Lawrence, while capable of occasional moments of quality, as we saw at Huddersfield, has never been a prolific scorer.  Dowell has created more chances than any other Rams player, but hasn’t looked much of a goalscoring threat so far.  Bennett, Florian Jozefzoon and Jamie Paterson are the other senior attacking options and none of that trio, in all honesty, are going to strike fear into the hearts of Championship opponents.

And that shortage of genuine attacking threats is why Cocu didn’t dare risk Waggy, or even Lawrence or Dowell, in the Carabao Cup – even against Forest, even for half an hour from the bench. 

In his defence, the manager could point to the fact that Buchanan – the only player to start all three games against West Brom, Forest and Brentford – suffered what has been described as a minor hamstring injury at Griffin Park and has subsequently been withdrawn from England duty.

Nevertheless, what happened at Griffin Park was a total nightmare for the coach.  With his reserves looking short on quality and unlikely to score at the City Ground, his first team were toothless and made to look second-rate only a few days later.  3-0 may have flattered Forest, but it didn’t flatter Brentford.  The underlying statistics of that game were so lop-sided that Cocu will have to go back to the beginning and reconsider everything. 

He has already shown a readiness to take action when things aren’t working, including half-time substitutions and formation changes in games which were swinging away from him.  At Brentford, he moved Waghorn to centre forward in a 4-4-2, in an effort to get him into the game.  It worked, slightly and Waggy was more of a presence, picking up passes from defenders as Derby improved a bit from their wretched first half to at least muster occasional spells of possession, if not meaningful pressure, in the opposition’s third of the pitch. 

Cocu will undoubtedly spend the break reconsidering what his best team is.  He has started Lawrence, Dowell and Huddlestone in every league game so far, but their positions will have to be reviewed ahead of Cardiff, along with everyone else’s.  He’ll need to think about whether to continue starting Knight at this stage, or whether the situation demands a different option, like Evans or Graeme Shinnie, who has been totally out of favour so far.

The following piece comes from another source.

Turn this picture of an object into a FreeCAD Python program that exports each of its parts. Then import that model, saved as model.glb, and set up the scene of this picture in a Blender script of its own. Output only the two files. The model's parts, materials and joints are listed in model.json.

He desperately needs Bogle back, but has to weigh that against the risk of drafting the 19 year-old into the line-up too early.


Six league games is not long enough to draw any firm conclusions on how good Derby’s season will be.  We are still at such an early stage that two kicks of the ball are the difference between sitting 19th in the table and 9th.  Yes, there have been unimpressive performances in certain games, but that is the case in any season.  And yes, there are questions about whether Cocu has yet found his best line-up, but he is new to English football, has been unable to call on key players at times and had little time to work with a squad which cannot reasonably be described as his squad before being thrust into an extremely harsh August schedule.  Especially at home, the relative strength of opposition should be taken into account, with Swansea top of the table having won every game except for the 0-0 draw at Pride Park, West Brom still unbeaten in fourth and Bristol City sitting fifth. 

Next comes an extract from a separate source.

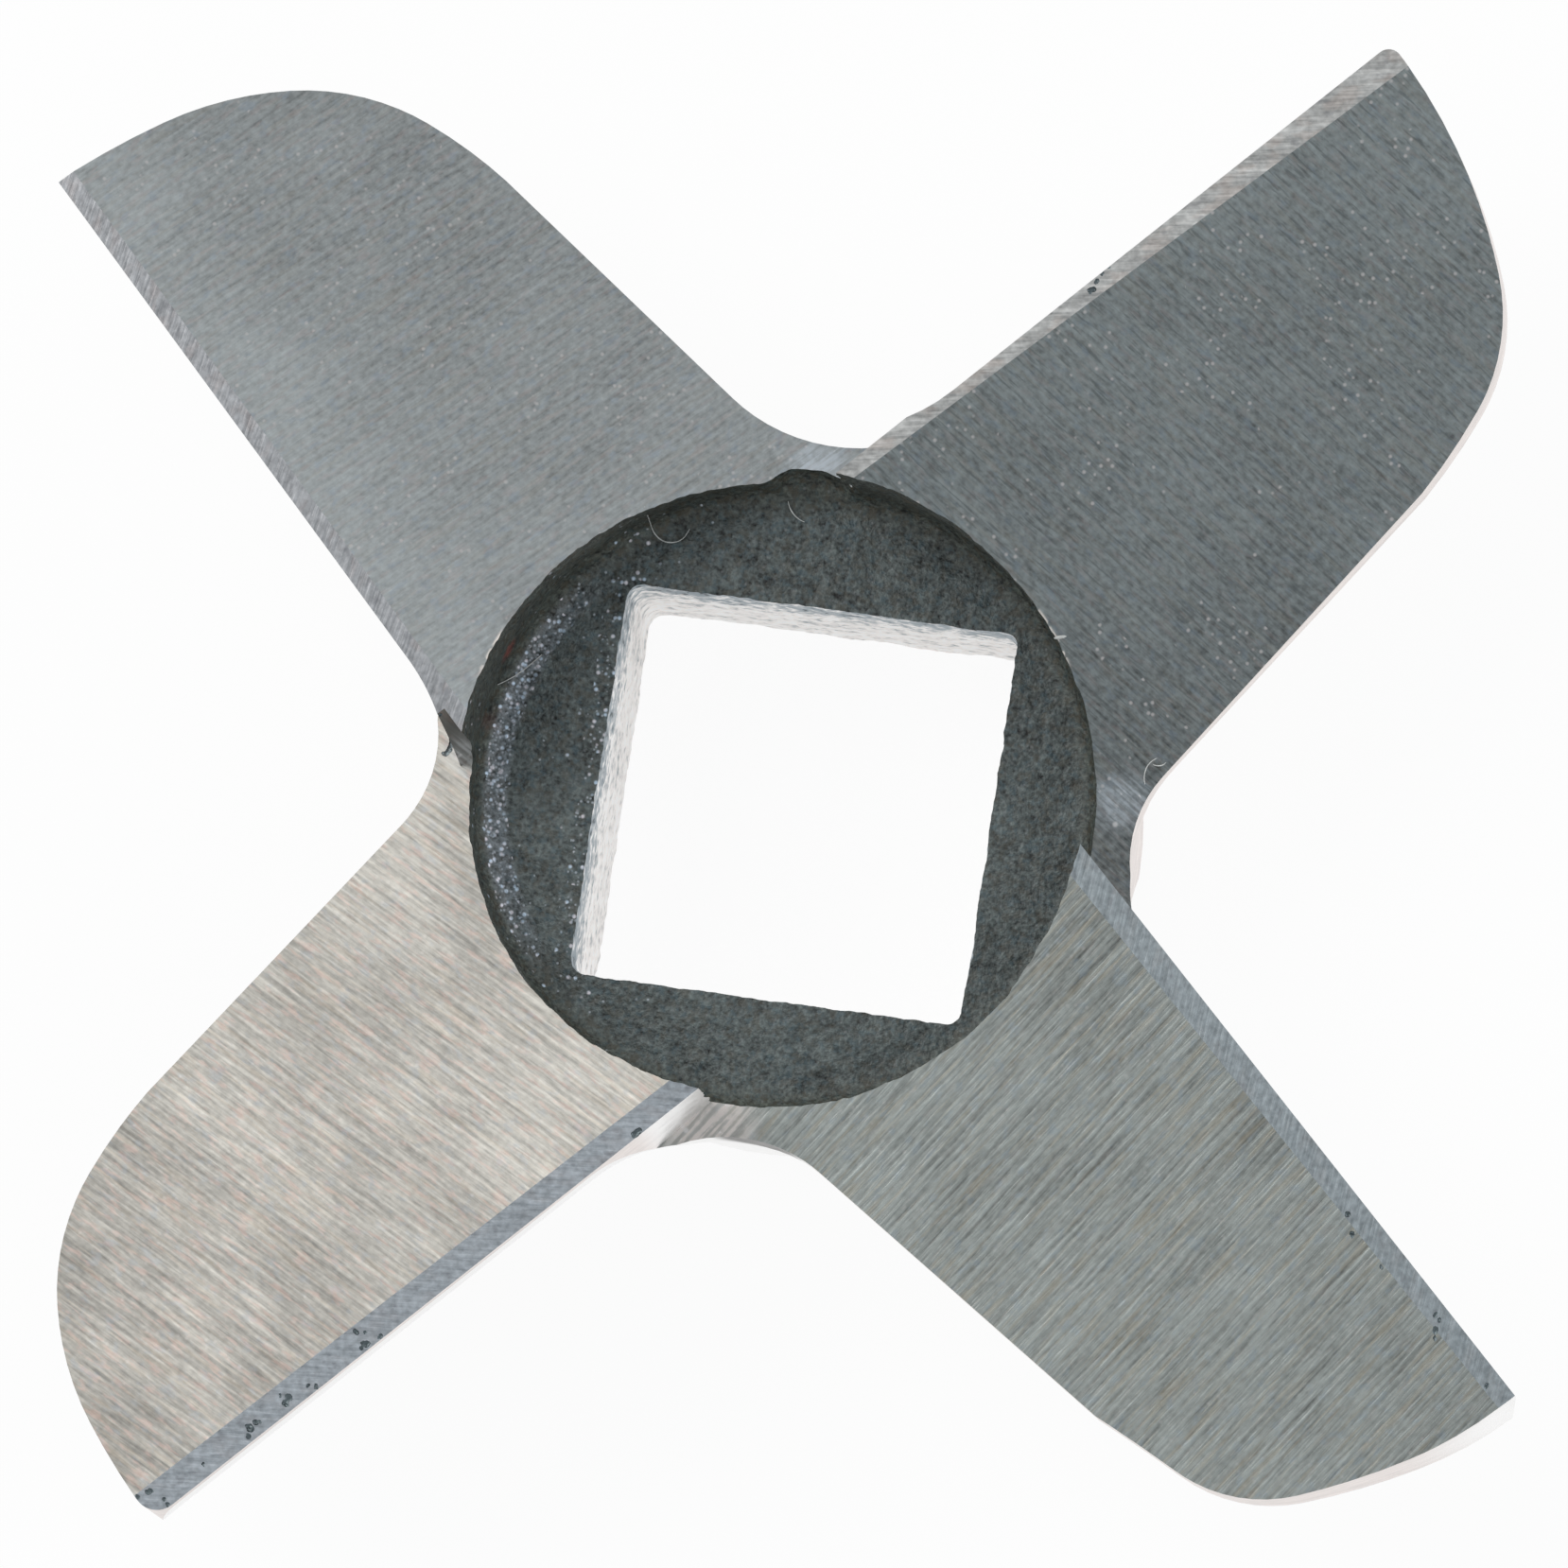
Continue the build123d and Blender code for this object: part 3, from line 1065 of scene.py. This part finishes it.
refinish(knife, "cast pocket", cast_pocket())
print("cast pocket with", len(RUST_SPOTS), "rusty spots")

# %% [markdown]
# The drive walls are torn bright by the broach. The tears lie along the walls
# and crowd together under the pocket's floor, where the broach started to cut.

# %% Drive walls
BROACHED = (0.97, 0.94, 0.92)
TEAR_BLUE, TEAR_DARK = (0.27, 0.34, 0.39), (0.08, 0.10, 0.11)
TEARS_START, TEARS_FULL = 2.5, 6.3


def broached_walls():
    """Bright torn steel, darker towards the pocket."""
    sheet = Finish("broached walls")
    tears = sheet.grain(1.8, 1.8, 0.0, (4, 6), depth=0.25)
    flecks = sheet.grain(0.35, 0.35, 0.0, (4, 2), depth=0.3)
    high = sheet.axis(2).ramp(TEARS_START, TEARS_FULL)
    shade = (tears + flecks - 1.0) * -0.7 + 1.0
    color = sheet.blend(1.0, rgba(BROACHED), shade, "MULTIPLY")
    blue = (tears * 0.5 + flecks * 0.5 + high * 0.22).ramp(0.52, 0.74)
    color = sheet.blend(blue * 0.85, color, rgba(TEAR_BLUE))
    torn = (tears * 0.3 + flecks * 0.7 + high * 0.1).ramp(0.66, 0.75)
    color = sheet.blend(torn * 0.9, color, rgba(TEAR_DARK))
    normal = sheet.bump(tears + flecks, 0.04)
    sheet.surface(Base_Color=color, Metallic=0.6, Roughness=0.5, Normal=normal)
    return sheet.material


refinish(knife, "drive walls", broached_walls())
print("finished slots", [slot.material.name for slot in knife.material_slots])

# %% [markdown]
# Dirt stays: a few fibres of lint and one pale chip lie on the knife. A fibre is
# a short arc, given by its middle, its radius and the degrees it runs between. It
# follows the surface under it, and is a curve with a round bevel, thinner towards
# its capped ends.
# The caps come loose when the curve becomes a mesh, so they are welded on again.

# %% Lint
FIBRES = [
    (12.0, 2.3, 0.7, 122, 205),
    (11.65, 3.0, 0.35, -35, -110),
    (-5.35, 8.55, 0.63, 169, 351),
    (-16.6, 10.1, 10.0, -49.5, -39.5),
    (-0.85, 9.98, 0.83, 196, 257),
]
FIBRE_RADIUS = 0.022
FIBRE_STEPS = 10
FIBRE_LIFT = 0.05
FIBRE_TAPER = 0.5
CAP_WELD = 0.001
CHIP_PLACE = (8.08, 6.22)
CHIP_SIZE = (0.21, 0.06, 0.05)
CHIP_TURN = radians(17)
LINT_GREY = (0.52, 0.53, 0.52)


def make_fibre(x, y, radius, first, last):
    """One bent fibre that lies on the knife."""
    curve = bpy.data.curves.new("fibre", "CURVE")
    curve.dimensions = "3D"
    curve.bevel_depth = FIBRE_RADIUS * MM
    curve.bevel_resolution = 2
    curve.use_fill_caps = True
    spline = curve.splines.new("NURBS")
    spline.points.add(FIBRE_STEPS - 1)
    for step, point in enumerate(spline.points):
        turn = radians(first + (last - first) * step / (FIBRE_STEPS - 1))
        across, along = x + radius * cos(turn), y + radius * sin(turn)
        lift = FIBRE_LIFT * (1 + sin(3 * turn) ** 2)
        height = surface_height(across, along) + lift
        point.co = (across * MM, along * MM, height * MM, 1)
        point.radius = 1.0 - FIBRE_TAPER * abs(2 * step / (FIBRE_STEPS - 1) - 1)
    spline.order_u = 3
    spline.use_endpoint_u = True
    fibre = bpy.data.objects.new("fibre", curve)
    scene.collection.objects.link(fibre)
    return fibre


def make_lint():
    """The fibres and the chip, as one mesh."""
    fibres = [make_fibre(*fibre) for fibre in FIBRES]
    select(*fibres)
    bpy.ops.object.convert(target="MESH")
    x, y = CHIP_PLACE
    chip = fresh(
        bpy.ops.mesh.primitive_ico_sphere_add,
        subdivisions=3,
        radius=1.0,
        location=(x * MM, y * MM, (surface_height(x, y) + CHIP_SIZE[2] / 2) * MM),
        rotation=(0, 0, CHIP_TURN),
        scale=Vector(CHIP_SIZE) * MM,
    )
    place_applied(chip)
    lint = join([chip, *fibres], "lint")
    apply_modifier(lint, "WELD", merge_threshold=CAP_WELD * MM)
    sheet = Finish("lint")
    fuzz = sheet.grain(0.3, 0.3, 0.0, (1, 1), depth=0.3) - 0.5
    color = sheet.blend(1.0, rgba(LINT_GREY), fuzz + 1.0, "MULTIPLY")
    normal = sheet.bump(fuzz + 0.5, 0.01)
    sheet.surface(Base_Color=color, Roughness=0.6, Normal=normal)
    cover(lint, sheet.material)
    bpy.ops.object.shade_smooth()
    return lint


lint = make_lint()
print("lint", len(lint.data.polygons), "faces,", open_edges(lint), "open edges")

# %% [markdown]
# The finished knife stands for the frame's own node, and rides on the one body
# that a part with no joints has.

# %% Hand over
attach(knife, "root")
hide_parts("knife")
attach(lint, "root")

With a trip to Elland Road looming large, a win against Neil Warnock’s Cardiff would be a massive help for Cocu. But we should also accept that things could get worse before they start to get better and either way, we shouldn’t fall into the trap of overreacting to every single result.  If the mission for the Dutchman is truly a long-term one – to rebuild the squad, to instil a new philosophy from top to bottom, while giving young players from the academy the chance to develop into first-teamers, well, that tells us that a) things weren’t exactly 100% right before he was introduced to the team in Florida two months ago, b) that he’s not going to be able to buy his way to success and c) it’s unreasonable to expect him him to wave a magic wand and work miracles overnight. 

“Rome wasn’t built in a day, but I wasn’t on that particular job”, quipped Brian Clough. A classic gem from the great man, but it did of course cheekily overlook the fact that in his first season at Derby, Clough finished 18th out of 22 in Division Two.  It should go without saying, but I probably have to say it anyway –  I am not comparing Clough to Cocu in any way – and yes, as one of my elders and betters reminded me on Twitter, Sir Brian’s side did also get to the semi-finals of the League Cup that season (losing to Leeds on aggregate).  I only mention it to make the point that it took Clough time – and, of course, the signing of Dave Mackay – before the blue touchpaper was finally lit.  More recently, after an unspectacular start to the season in 1995, Jim Smith’s Rams took off only after Igor Štimac arrived (and explained to the Bald Eagle how the team should be set up around him). 

While it seems that Rooney is less of a Cocu signing and more of a Mel signing, it’s entirely possible that he could have as transformative an impact on our team as Igor did. However, he will not be a Ram until 2020 – which will hopefully be the beginning of a better new decade for Derby than we have experienced so far this century. 

Patience is needed in the meantime. The serious-minded Cocu doesn’t have the same charisma and profile in the English game as the media-friendly Lampard and maybe that has made it more difficult for him to win over the supporters – but he has much more experience and unlike the Chelsea man, has actually won things in his managerial career. And given the lack of time he had to work with the players before the start of the season, it’s frankly unsurprising that he hasn’t immediately hit the ground running.

If he’s given the time which is needed to complete the work which Lampard started before he, like our best players from last season, was summoned back from his season-long loan, then Cocu may just be able to pilot the club to a better future.